**Given exercise**
Reproduce all records exactly.

----

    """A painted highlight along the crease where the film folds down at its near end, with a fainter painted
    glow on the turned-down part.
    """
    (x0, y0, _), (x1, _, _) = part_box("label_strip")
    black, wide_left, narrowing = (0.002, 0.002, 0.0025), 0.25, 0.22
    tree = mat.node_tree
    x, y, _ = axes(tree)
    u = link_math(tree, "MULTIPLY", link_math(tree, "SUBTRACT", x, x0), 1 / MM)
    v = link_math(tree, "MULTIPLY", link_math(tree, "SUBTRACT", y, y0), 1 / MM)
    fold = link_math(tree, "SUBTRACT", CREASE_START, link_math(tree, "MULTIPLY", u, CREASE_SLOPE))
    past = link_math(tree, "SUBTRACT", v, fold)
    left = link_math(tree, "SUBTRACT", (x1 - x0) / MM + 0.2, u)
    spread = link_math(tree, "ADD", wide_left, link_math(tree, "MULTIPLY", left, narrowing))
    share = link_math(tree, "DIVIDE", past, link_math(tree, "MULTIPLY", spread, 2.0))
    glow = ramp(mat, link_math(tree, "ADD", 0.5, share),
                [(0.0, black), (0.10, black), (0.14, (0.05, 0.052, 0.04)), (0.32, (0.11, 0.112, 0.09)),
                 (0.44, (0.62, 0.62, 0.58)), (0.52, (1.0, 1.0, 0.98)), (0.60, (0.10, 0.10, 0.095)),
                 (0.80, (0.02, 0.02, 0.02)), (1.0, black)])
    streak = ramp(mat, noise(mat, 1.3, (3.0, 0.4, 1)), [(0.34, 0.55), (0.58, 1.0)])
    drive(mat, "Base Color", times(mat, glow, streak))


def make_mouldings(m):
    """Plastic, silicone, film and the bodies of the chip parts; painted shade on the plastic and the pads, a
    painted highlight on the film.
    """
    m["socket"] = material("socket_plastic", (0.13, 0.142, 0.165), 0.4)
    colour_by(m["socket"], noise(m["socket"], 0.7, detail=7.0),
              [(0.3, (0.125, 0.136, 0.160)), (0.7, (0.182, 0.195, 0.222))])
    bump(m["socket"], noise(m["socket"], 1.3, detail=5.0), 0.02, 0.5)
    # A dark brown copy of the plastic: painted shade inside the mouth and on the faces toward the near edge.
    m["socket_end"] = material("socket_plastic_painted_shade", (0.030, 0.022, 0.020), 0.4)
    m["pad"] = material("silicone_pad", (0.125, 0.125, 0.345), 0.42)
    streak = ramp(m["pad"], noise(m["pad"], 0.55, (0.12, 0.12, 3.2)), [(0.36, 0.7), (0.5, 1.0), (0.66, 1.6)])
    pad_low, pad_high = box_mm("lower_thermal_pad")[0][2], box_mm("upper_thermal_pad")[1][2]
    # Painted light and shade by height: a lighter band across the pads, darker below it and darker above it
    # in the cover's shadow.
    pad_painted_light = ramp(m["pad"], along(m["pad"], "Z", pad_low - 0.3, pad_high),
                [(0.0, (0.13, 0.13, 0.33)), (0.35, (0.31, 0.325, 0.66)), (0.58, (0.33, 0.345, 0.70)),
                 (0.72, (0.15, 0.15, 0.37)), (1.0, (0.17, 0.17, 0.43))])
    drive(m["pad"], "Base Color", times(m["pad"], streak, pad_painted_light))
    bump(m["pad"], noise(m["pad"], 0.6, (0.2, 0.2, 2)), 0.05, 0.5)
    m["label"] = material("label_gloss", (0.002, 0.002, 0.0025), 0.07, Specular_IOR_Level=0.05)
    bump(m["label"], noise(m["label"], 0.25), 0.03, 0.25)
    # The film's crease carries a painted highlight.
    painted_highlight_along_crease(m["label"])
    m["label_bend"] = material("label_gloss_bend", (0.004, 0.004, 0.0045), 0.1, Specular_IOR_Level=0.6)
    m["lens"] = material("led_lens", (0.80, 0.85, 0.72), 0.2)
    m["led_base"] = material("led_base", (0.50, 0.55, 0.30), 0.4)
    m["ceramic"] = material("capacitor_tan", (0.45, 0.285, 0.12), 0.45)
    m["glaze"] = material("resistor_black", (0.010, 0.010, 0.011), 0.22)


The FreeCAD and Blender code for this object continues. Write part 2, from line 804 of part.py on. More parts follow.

----

**Result**
    """A painted highlight along the crease where the film folds down at its near end, with a fainter painted
    glow on the turned-down part.
    """
    (x0, y0, _), (x1, _, _) = part_box("label_strip")
    black, wide_left, narrowing = (0.002, 0.002, 0.0025), 0.25, 0.22
    tree = mat.node_tree
    x, y, _ = axes(tree)
    u = link_math(tree, "MULTIPLY", link_math(tree, "SUBTRACT", x, x0), 1 / MM)
    v = link_math(tree, "MULTIPLY", link_math(tree, "SUBTRACT", y, y0), 1 / MM)
    fold = link_math(tree, "SUBTRACT", CREASE_START, link_math(tree, "MULTIPLY", u, CREASE_SLOPE))
    past = link_math(tree, "SUBTRACT", v, fold)
    left = link_math(tree, "SUBTRACT", (x1 - x0) / MM + 0.2, u)
    spread = link_math(tree, "ADD", wide_left, link_math(tree, "MULTIPLY", left, narrowing))
    share = link_math(tree, "DIVIDE", past, link_math(tree, "MULTIPLY", spread, 2.0))
    glow = ramp(mat, link_math(tree, "ADD", 0.5, share),
                [(0.0, black), (0.10, black), (0.14, (0.05, 0.052, 0.04)), (0.32, (0.11, 0.112, 0.09)),
                 (0.44, (0.62, 0.62, 0.58)), (0.52, (1.0, 1.0, 0.98)), (0.60, (0.10, 0.10, 0.095)),
                 (0.80, (0.02, 0.02, 0.02)), (1.0, black)])
    streak = ramp(mat, noise(mat, 1.3, (3.0, 0.4, 1)), [(0.34, 0.55), (0.58, 1.0)])
    drive(mat, "Base Color", times(mat, glow, streak))


def make_mouldings(m):
    """Plastic, silicone, film and the bodies of the chip parts; painted shade on the plastic and the pads, a
    painted highlight on the film.
    """
    m["socket"] = material("socket_plastic", (0.13, 0.142, 0.165), 0.4)
    colour_by(m["socket"], noise(m["socket"], 0.7, detail=7.0),
              [(0.3, (0.125, 0.136, 0.160)), (0.7, (0.182, 0.195, 0.222))])
    bump(m["socket"], noise(m["socket"], 1.3, detail=5.0), 0.02, 0.5)
    # A dark brown copy of the plastic: painted shade inside the mouth and on the faces toward the near edge.
    m["socket_end"] = material("socket_plastic_painted_shade", (0.030, 0.022, 0.020), 0.4)
    m["pad"] = material("silicone_pad", (0.125, 0.125, 0.345), 0.42)
    streak = ramp(m["pad"], noise(m["pad"], 0.55, (0.12, 0.12, 3.2)), [(0.36, 0.7), (0.5, 1.0), (0.66, 1.6)])
    pad_low, pad_high = box_mm("lower_thermal_pad")[0][2], box_mm("upper_thermal_pad")[1][2]
    # Painted light and shade by height: a lighter band across the pads, darker below it and darker above it
    # in the cover's shadow.
    pad_painted_light = ramp(m["pad"], along(m["pad"], "Z", pad_low - 0.3, pad_high),
                [(0.0, (0.13, 0.13, 0.33)), (0.35, (0.31, 0.325, 0.66)), (0.58, (0.33, 0.345, 0.70)),
                 (0.72, (0.15, 0.15, 0.37)), (1.0, (0.17, 0.17, 0.43))])
    drive(m["pad"], "Base Color", times(m["pad"], streak, pad_painted_light))
    bump(m["pad"], noise(m["pad"], 0.6, (0.2, 0.2, 2)), 0.05, 0.5)
    m["label"] = material("label_gloss", (0.002, 0.002, 0.0025), 0.07, Specular_IOR_Level=0.05)
    bump(m["label"], noise(m["label"], 0.25), 0.03, 0.25)
    # The film's crease carries a painted highlight.
    painted_highlight_along_crease(m["label"])
    m["label_bend"] = material("label_gloss_bend", (0.004, 0.004, 0.0045), 0.1, Specular_IOR_Level=0.6)
    m["lens"] = material("led_lens", (0.80, 0.85, 0.72), 0.2)
    m["led_base"] = material("led_base", (0.50, 0.55, 0.30), 0.4)
    m["ceramic"] = material("capacitor_tan", (0.45, 0.285, 0.12), 0.45)
    m["glaze"] = material("resistor_black", (0.010, 0.010, 0.011), 0.22)


The FreeCAD and Blender code for this object continues. Write part 2, from line 804 of part.py on. More parts follow.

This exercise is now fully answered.